Da ist bei vielen Beamten etwas in Schieflage geraten, was sich in Sympathien für das rechtsnationale Parteienspektrum ausdrückt.
Jörg Radek (Stellvertretender Vorsitzender der Gewerkschaft der Polizei) [1]

Wer der aussterbenden Spezies angehört, die noch nicht vollständig von Geschichtsvergessenheit umnachtet ist, wird im gespenstisch anmutenden Szenario des rechten Aufmarsches in Wort, Bild und Tat die Antwort auf die Frage finden, wie in aller Welt das damals möglich war. Und schlimmer noch: Obwohl die deutsche Geschichte lehren sollte, daß das nie wieder geschehen darf, bleibt die angemessene Reaktion selbst auf die Wiederholung der alten Parolen und Verwendung der alten Symbole weitgehend aus. Ein Sturm der Entrüstung, der diese Wiedergeburt untoten Geistes von der Straße fegen würde, ist nicht in Sicht. Dabei machen rechte Kreise kein Geheimnis aus ihrem Ansinnen, die Grenze des Sag- und Machbaren unablässig zu verschieben und die anderen Parteien wie auch die Gesellschaft insgesamt vor sich her zu treiben.

In einem Gesprächsband, den Björn Höcke letzten Sommer vorgelegt hat, demonstriert der AfD-Rechtsaußen aus Thüringen den strategischen Entwurf, legalistisch zu argumentieren und zugleich über den Umsturz zu sinnieren. Wenngleich er aus naheliegenden Gründen nicht das Begriffspaar von parteipolitischem und bewaffnetem Arm der Bewegung verwendet, die im Gleichschritt die angestrebte Machtübernahme betreiben, sind seine Einlassungen doch auf eine diesbezügliche Dekodierung ausgelegt. So erteilt er Gewalt, gerade auch gegen geflohene Menschen, eine Absage, umreißt aber zugleich ein "großangelegtes Remigrationsprojekt" zur "geordneten Rückführung der hier nicht integrierbaren Migranten in ihre ursprünglichen Heimatländer". Charakteristisch für die Neue Rechte macht er als eigentliches Feindbild linke oder liberale "Gutmenschen" aus, die aus seiner Sicht das identitäre Leitmotiv des weißen deutschen Mannes mit feministischen und Minderheiten schützenden Zumutungen in den Dreck ziehen. Höcke ruft nicht direkt zur Erhebung auf, denkt aber laut darüber nach, wie wahrscheinlich angesichts der "millionenfachen Invasion von Fremden nach Europa" und des "Totalversagens der politischen Klasse" ein "offener Aufstand" der "unzufriedenen Bürger" sei. [2]

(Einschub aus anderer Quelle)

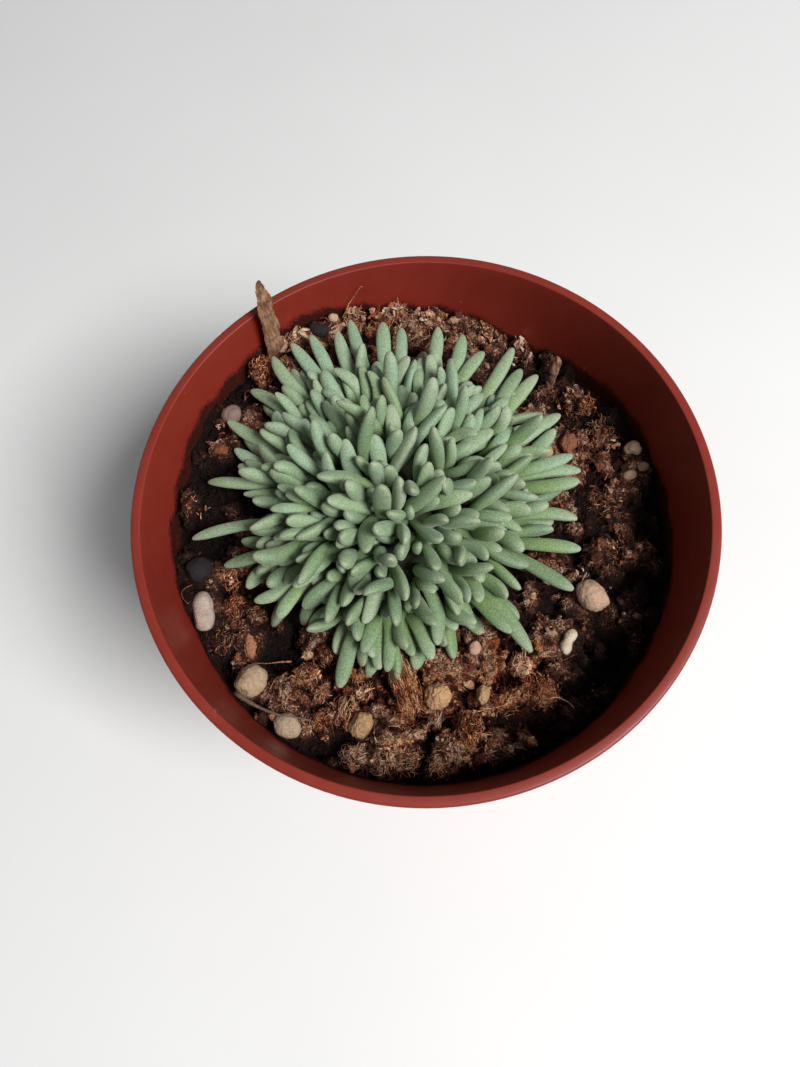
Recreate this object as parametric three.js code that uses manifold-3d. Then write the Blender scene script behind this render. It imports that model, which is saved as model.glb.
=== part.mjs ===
// A cushion-forming succulent in a round plastic pot.
// Millimetres, +Z up. The pot stands on Z = 0 and its axis is the Z axis; -Y is the front.
import * as THREE from 'three';
import { mergeVertices } from 'three/addons/utils/BufferGeometryUtils.js';
import Module from 'manifold-3d';

const wasm = await Module();
wasm.setup();

// Pot
const POT_HEIGHT = 68;
const RIM_RADIUS = 42.5;
const LIP_WIDTH = 1.5;
const WALL = 1.0;
const TAPER = 0.15;            // radius lost for each millimetre of depth
const COLLAR_DEPTH = 9;
const COLLAR_STEP = 0.8;
const FLOOR_UNDERSIDE = 1.6;   // the floor stands this high above the foot ring
const FLOOR_THICKNESS = 1.2;
const FOOT_RING_WIDTH = 3;
const RIM_ROUND = 0.6;
const FOOT_ROUND = 0.8;
const FLOOR_ROUND = 2;
const DRAIN_HOLES = 6;
const DRAIN_RADIUS = 2.6;
const DRAIN_CIRCLE = 20;
const DRAIN_SIDES = 10;
const POT_SIDES = 48;

// Soil: how far it lies under the rim in the middle, and at the wall every 30 degrees from +X
const GAP = 0.35;
const SOIL_MIDDLE_DEPTH = 12;
const SOIL_WALL_DEPTHS = [13, 12.5, 14.5, 10, 5.8, 7.5, 10, 14, 12, 10.5, 12, 13.5];
const SOIL_RINGS = 11;
const SOIL_SMOOTH = [20, 30];      // from the plant: still smooth, and fully rough
// Lumps on the soil: x, y, radius, height
const SOIL_LUMPS = [
  [-14.5, -22.6, 3.8, 1.5],
  [-19.5, -26.0, 3.2, 1.4],
  [-4.5, -33.0, 4.0, 1.3],
  [14.0, -27.0, 3.8, 1.2],
  [27.5, 2.0, 4.2, 1.4],
  [30.5, 19.0, 3.6, 1.3],
  [10.0, 36.0, 3.6, 1.3],
  [-3.0, 37.0, 3.2, 1.2],
  [-35.0, 3.0, 3.0, 1.2],
];

// Cushion: the dome on which its shoots end
const CUSHION_CENTRE = [-4.4, 3.8];
const CUSHION_REACH = [19, 20];    // of the shoot tips, along X and Y
const CROWN_DEPTH = 2.4;           // of the middle shoot's tip, under the rim
const DOME_FALL = 7.3;
const DOME_TILT = 1.0;             // higher at the back
const DOME_LEAN = 4.0;             // the top leans to the front
const DOME_POWER = 2.1;
const FOOT_RADIUS = 12;
const FOOT_DEPTH = 19;             // under the rim
const CORE_LIFT = 0.7;             // from the soil to the core's lower edge
const CORE_SIDES = 20;
const CORE_RINGS = [0, 0.42, 0.76, 1];
const CORE_EDGE_RADIUS = 18.4;
const CORE_RISE = 2.2;             // the core's top above the shoots' roots, in the middle

// Shoots and their leaf pairs, youngest first: length, width and angle from the shoot
const SHOOTS = 48;
const GOLDEN_ANGLE = 137.508;
const FIRST_ANGLE = 60;
const SHOOT_SPREAD = 0.56;         // below 1 the shoots stand closer together at the edge
const SHOOT_LEAN = 76;
const LEAF_RISE = 0.12;            // leaves turn up a little
const PAIRS = [
  { length: [3.8, 7.6], width: [1.75, 2.1], opening: 14 },
  { length: [8.0, 10.4], width: [1.95, 2.35], opening: 32 },
  { length: [10.0, 12.6], width: [2.1, 2.5], opening: 50 },
];
const LEAF_KNOTS = 8;
const LEAF_RINGS = [0.36, 0.87];
const SHORTEST_LEAF = 6.3;           // shorter ones stay inside the core
const LEAF_SLIMNESS = 0.95;        // of the modelled width, so that neighbours stay apart
const LEAF_SHAPE = [[0, 0.66], [0.12, 0.8], [0.3, 0.95], [0.52, 1], [0.72, 0.98], [0.84, 0.88],
  [0.91, 0.72], [0.96, 0.5], [0.99, 0.26], [1, 0.02]];
const SETTLE_ROUNDS = 140;
const NEIGHBOUR_REACH = 3;
const SOIL_CLEARANCE = 0.5;        // of leaves

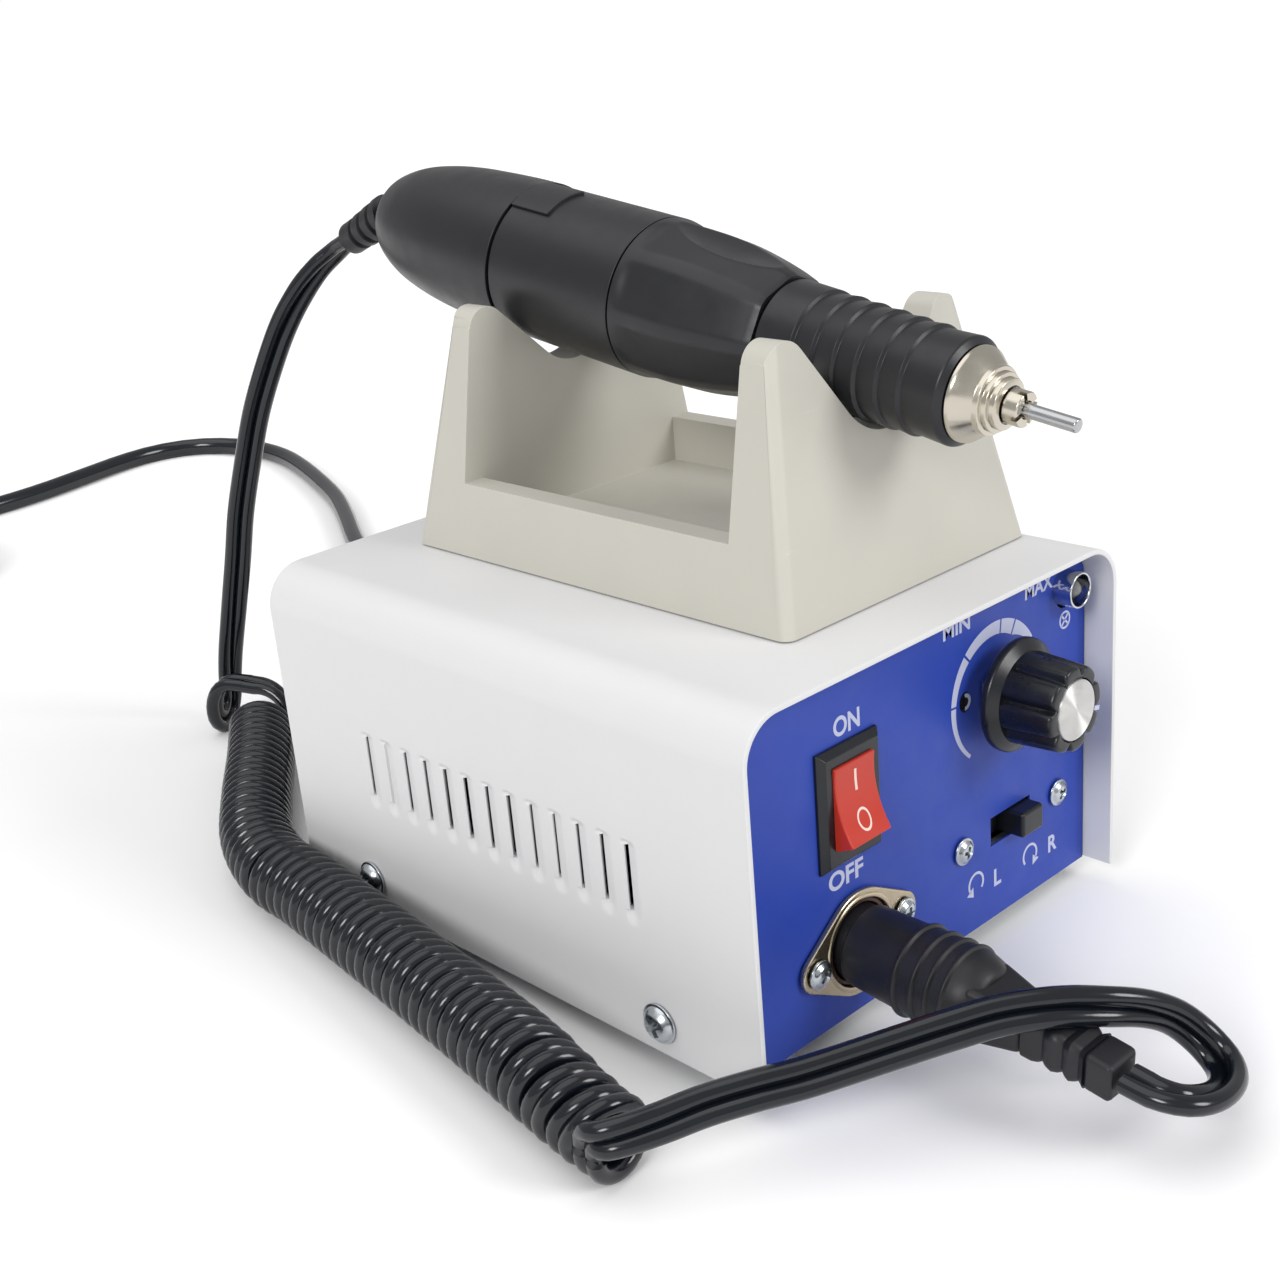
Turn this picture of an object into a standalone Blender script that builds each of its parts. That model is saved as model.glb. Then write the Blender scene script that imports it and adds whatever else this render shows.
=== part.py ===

Obgleich die Rechte ein zutiefst patriarchales und sozialrassistisches Herrenmenschentum zeitgenössischen Zuschnitts propagiert, bedient sie die Ideologie, sich der Opfer des politischen Establishments anzunehmen und deren berechtigter Empörung Stimme und Wirkung zu verleihen. Was immer ihr argumentativ entgegengehalten wird, verwandelt sie als angeblichen Beweis unerträglicher Bevormundung in eine Munitionierung ihres Klientels, dem sie gesundes Volksempfinden attestiert. Der völkische Opfermythos richtet sich als Gegenentwurf zur dem Verständnis einer Klassengesellschaft nicht gegen die herrschenden Verhältnisse, sondern drängt auf Übernahme der Macht zum Zwecke ihrer Verschärfung. Da der Ausbau repressiver Instrumente nach innen und außen aber ohnehin auf der langjährigen Agenda deutscher Regierungspolitik steht, ist die Rechte im Unterschied zur Linken Fleisch vom Fleische elitären Machterhalts, dessen Option im Krisenfall sie bleibt.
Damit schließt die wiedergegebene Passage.